TASK GOAL
Please output the data below exactly as given, starting at its first line and stopping after the line that contains "return faces".

======== RECORDED INFORMATION

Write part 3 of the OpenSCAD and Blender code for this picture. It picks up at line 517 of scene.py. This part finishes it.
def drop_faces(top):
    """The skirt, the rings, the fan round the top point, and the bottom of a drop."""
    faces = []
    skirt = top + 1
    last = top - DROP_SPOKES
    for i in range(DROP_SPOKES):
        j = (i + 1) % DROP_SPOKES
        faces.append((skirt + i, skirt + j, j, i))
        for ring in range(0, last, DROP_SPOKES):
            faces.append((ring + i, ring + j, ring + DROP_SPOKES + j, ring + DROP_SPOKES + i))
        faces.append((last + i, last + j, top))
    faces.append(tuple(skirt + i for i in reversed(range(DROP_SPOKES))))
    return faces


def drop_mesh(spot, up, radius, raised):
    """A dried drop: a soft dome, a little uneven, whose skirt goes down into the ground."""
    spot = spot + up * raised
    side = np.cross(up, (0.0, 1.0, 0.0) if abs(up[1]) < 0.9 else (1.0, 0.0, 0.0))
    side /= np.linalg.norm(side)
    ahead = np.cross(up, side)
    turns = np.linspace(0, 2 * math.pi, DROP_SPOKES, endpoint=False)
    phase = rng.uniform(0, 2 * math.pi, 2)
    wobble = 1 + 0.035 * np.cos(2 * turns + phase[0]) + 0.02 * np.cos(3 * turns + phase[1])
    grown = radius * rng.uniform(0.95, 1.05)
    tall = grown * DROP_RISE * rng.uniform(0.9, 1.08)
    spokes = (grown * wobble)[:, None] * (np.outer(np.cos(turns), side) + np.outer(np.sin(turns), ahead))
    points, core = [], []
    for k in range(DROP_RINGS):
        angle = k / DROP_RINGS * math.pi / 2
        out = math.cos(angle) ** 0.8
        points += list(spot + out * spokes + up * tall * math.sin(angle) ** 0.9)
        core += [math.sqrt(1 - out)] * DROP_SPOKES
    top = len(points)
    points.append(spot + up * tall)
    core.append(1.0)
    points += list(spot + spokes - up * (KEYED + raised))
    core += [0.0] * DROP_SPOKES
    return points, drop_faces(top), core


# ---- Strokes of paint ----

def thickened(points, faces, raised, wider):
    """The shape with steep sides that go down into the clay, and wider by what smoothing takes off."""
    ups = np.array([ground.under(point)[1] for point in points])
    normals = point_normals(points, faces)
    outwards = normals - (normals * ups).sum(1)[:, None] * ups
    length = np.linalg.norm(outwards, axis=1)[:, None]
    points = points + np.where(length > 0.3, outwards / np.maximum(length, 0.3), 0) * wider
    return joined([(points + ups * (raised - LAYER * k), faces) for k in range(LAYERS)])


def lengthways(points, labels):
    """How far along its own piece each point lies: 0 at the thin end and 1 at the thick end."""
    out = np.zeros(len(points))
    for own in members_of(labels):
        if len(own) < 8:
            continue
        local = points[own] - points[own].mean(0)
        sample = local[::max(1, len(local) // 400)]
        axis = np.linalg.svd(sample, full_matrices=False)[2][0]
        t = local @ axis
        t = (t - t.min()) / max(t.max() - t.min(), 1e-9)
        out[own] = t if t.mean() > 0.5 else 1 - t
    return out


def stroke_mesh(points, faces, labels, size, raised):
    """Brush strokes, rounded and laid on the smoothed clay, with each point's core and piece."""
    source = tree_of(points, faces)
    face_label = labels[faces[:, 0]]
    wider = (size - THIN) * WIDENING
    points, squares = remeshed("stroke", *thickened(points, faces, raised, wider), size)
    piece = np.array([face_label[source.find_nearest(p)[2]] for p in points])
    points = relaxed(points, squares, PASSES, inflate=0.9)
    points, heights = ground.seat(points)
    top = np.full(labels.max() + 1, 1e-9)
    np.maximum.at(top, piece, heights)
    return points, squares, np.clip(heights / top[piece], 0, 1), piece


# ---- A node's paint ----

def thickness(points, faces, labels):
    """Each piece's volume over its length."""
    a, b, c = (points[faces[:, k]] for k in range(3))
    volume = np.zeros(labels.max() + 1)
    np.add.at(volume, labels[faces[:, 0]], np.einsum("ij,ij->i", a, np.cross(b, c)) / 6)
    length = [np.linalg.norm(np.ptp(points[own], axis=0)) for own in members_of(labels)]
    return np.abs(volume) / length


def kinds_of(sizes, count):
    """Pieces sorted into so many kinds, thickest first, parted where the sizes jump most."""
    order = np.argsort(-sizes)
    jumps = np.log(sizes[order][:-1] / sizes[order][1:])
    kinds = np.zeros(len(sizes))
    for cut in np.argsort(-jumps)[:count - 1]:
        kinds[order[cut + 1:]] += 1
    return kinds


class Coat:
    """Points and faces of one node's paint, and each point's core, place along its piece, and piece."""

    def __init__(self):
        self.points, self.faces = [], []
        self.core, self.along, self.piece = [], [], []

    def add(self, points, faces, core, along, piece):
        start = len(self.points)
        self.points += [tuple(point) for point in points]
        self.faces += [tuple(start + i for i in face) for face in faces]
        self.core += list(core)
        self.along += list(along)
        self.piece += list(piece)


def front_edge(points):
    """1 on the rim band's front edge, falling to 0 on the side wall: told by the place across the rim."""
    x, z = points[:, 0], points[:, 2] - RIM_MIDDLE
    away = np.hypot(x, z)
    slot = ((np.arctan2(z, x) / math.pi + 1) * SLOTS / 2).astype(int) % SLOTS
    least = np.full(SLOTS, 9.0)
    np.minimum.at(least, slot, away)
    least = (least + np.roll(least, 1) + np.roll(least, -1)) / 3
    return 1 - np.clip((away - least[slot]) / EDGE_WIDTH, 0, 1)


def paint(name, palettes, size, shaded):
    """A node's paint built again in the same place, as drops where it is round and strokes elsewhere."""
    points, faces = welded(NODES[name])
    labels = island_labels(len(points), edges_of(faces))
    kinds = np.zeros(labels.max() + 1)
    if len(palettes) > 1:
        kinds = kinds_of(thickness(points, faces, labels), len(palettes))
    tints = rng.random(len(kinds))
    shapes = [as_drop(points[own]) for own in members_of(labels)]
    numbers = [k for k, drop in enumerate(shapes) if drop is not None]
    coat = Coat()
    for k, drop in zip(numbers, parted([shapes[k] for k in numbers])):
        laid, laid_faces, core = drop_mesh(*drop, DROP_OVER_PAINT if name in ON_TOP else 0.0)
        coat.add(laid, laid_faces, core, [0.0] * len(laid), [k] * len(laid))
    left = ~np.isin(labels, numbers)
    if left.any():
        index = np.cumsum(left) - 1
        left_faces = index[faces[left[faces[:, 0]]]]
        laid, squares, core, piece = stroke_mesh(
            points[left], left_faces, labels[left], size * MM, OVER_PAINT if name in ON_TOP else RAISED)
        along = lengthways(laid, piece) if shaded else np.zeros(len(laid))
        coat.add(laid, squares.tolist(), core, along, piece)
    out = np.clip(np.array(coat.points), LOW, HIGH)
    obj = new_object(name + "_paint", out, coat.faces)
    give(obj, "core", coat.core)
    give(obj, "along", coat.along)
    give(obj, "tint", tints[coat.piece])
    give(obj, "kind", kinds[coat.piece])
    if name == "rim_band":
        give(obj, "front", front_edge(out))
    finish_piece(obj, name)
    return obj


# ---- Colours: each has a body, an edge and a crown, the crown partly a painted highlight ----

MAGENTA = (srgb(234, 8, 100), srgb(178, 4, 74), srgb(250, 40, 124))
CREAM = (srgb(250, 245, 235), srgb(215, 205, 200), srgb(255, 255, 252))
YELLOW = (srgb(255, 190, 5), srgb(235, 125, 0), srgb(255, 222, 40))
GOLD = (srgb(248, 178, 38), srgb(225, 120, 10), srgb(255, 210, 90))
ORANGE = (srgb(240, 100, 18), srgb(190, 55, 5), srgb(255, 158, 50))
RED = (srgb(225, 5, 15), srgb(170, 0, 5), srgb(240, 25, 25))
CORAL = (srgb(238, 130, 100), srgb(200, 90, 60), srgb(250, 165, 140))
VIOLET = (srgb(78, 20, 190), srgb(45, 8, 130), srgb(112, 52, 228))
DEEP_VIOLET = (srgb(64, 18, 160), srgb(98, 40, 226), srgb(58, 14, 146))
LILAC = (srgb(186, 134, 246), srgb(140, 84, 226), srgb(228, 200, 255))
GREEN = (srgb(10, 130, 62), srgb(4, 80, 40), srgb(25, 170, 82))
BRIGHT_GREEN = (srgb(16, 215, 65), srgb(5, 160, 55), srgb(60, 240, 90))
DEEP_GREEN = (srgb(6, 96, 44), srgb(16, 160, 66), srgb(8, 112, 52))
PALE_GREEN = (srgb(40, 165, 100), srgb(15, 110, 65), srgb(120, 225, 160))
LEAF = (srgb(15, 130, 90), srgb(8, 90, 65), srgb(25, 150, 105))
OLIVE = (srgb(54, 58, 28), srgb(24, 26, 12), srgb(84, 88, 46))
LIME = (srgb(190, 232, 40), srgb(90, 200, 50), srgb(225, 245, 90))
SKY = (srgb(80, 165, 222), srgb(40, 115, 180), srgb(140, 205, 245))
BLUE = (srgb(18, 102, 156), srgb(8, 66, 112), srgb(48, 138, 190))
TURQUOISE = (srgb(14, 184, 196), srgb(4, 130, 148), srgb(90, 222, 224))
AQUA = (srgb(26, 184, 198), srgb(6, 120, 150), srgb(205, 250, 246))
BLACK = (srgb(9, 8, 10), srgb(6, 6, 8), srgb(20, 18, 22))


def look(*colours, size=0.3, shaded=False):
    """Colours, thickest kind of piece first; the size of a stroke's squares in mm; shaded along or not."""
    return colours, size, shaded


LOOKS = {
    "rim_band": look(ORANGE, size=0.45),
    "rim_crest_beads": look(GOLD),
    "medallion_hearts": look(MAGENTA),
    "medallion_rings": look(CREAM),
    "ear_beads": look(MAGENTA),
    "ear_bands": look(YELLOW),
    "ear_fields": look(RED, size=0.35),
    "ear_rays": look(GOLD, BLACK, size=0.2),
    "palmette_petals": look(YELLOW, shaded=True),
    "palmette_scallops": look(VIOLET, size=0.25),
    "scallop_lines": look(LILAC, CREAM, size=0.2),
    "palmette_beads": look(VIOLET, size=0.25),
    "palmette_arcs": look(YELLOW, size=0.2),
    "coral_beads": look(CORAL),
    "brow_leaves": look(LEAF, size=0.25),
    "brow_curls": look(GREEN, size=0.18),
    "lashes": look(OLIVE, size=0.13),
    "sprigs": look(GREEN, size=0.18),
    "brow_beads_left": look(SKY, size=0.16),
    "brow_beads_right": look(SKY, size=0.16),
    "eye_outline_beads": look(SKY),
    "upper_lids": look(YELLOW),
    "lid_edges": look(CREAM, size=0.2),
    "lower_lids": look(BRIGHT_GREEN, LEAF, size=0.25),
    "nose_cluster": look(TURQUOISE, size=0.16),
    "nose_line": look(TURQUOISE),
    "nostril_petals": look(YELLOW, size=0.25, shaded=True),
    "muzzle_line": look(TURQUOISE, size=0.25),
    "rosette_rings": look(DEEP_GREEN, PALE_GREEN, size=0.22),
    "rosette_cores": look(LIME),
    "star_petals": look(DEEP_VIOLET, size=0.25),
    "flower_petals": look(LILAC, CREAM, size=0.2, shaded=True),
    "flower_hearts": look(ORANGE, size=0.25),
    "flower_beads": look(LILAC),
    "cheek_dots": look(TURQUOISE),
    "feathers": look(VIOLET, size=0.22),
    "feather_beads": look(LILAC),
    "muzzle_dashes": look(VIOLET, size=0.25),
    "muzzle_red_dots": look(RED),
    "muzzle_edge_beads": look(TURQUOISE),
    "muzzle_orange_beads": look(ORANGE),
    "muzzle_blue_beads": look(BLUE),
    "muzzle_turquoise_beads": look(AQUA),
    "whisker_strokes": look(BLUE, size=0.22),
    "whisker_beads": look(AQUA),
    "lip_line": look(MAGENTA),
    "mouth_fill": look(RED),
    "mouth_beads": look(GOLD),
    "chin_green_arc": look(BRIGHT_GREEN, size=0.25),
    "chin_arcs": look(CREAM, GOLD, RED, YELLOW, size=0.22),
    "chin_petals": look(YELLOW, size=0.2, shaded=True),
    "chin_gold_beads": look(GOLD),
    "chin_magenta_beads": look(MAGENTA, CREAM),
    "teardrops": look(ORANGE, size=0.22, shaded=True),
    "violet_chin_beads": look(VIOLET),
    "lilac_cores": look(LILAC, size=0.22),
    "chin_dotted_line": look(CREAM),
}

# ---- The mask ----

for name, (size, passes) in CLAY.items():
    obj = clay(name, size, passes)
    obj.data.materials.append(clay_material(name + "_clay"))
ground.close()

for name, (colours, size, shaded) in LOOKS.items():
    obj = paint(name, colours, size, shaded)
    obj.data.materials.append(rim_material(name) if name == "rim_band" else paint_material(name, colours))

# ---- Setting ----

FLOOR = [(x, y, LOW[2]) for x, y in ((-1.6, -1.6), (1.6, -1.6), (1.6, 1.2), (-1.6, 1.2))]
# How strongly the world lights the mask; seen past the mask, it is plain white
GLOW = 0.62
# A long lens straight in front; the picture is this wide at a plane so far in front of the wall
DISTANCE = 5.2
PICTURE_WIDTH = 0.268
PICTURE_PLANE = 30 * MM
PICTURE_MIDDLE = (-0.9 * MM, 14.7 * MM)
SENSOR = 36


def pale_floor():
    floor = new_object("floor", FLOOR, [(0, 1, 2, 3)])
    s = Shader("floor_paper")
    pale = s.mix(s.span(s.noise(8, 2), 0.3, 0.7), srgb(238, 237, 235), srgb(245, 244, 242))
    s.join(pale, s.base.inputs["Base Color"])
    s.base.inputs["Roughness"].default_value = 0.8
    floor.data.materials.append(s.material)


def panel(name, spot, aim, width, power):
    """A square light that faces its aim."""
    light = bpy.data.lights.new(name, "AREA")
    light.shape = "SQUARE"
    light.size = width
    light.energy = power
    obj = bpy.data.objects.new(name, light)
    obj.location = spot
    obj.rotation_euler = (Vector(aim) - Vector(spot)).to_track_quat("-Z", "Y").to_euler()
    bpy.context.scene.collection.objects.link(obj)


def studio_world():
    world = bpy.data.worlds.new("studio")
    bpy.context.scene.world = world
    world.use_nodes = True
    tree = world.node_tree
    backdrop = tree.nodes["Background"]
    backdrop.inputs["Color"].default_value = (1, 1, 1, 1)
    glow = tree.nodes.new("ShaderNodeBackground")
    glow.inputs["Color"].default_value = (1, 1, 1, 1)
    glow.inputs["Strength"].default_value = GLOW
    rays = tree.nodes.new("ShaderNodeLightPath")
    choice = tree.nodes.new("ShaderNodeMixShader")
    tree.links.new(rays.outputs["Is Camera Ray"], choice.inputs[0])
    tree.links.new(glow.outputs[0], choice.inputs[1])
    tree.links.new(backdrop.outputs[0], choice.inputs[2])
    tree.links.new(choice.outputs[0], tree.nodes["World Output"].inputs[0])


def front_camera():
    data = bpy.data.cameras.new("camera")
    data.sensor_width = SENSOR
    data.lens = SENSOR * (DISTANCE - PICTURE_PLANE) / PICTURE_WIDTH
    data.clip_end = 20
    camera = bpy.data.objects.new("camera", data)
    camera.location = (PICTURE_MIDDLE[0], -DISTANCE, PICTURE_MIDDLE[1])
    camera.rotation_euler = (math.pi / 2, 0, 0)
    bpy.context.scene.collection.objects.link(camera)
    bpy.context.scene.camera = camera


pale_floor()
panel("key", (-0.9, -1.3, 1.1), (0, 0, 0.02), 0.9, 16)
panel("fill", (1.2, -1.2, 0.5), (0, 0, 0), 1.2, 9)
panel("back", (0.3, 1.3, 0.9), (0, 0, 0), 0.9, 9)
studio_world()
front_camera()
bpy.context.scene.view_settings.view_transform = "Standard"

================

RESPONSE TO THE EXERCISE
Write part 3 of the OpenSCAD and Blender code for this picture. It picks up at line 517 of scene.py. This part finishes it.
def drop_faces(top):
    """The skirt, the rings, the fan round the top point, and the bottom of a drop."""
    faces = []
    skirt = top + 1
    last = top - DROP_SPOKES
    for i in range(DROP_SPOKES):
        j = (i + 1) % DROP_SPOKES
        faces.append((skirt + i, skirt + j, j, i))
        for ring in range(0, last, DROP_SPOKES):
            faces.append((ring + i, ring + j, ring + DROP_SPOKES + j, ring + DROP_SPOKES + i))
        faces.append((last + i, last + j, top))
    faces.append(tuple(skirt + i for i in reversed(range(DROP_SPOKES))))
    return faces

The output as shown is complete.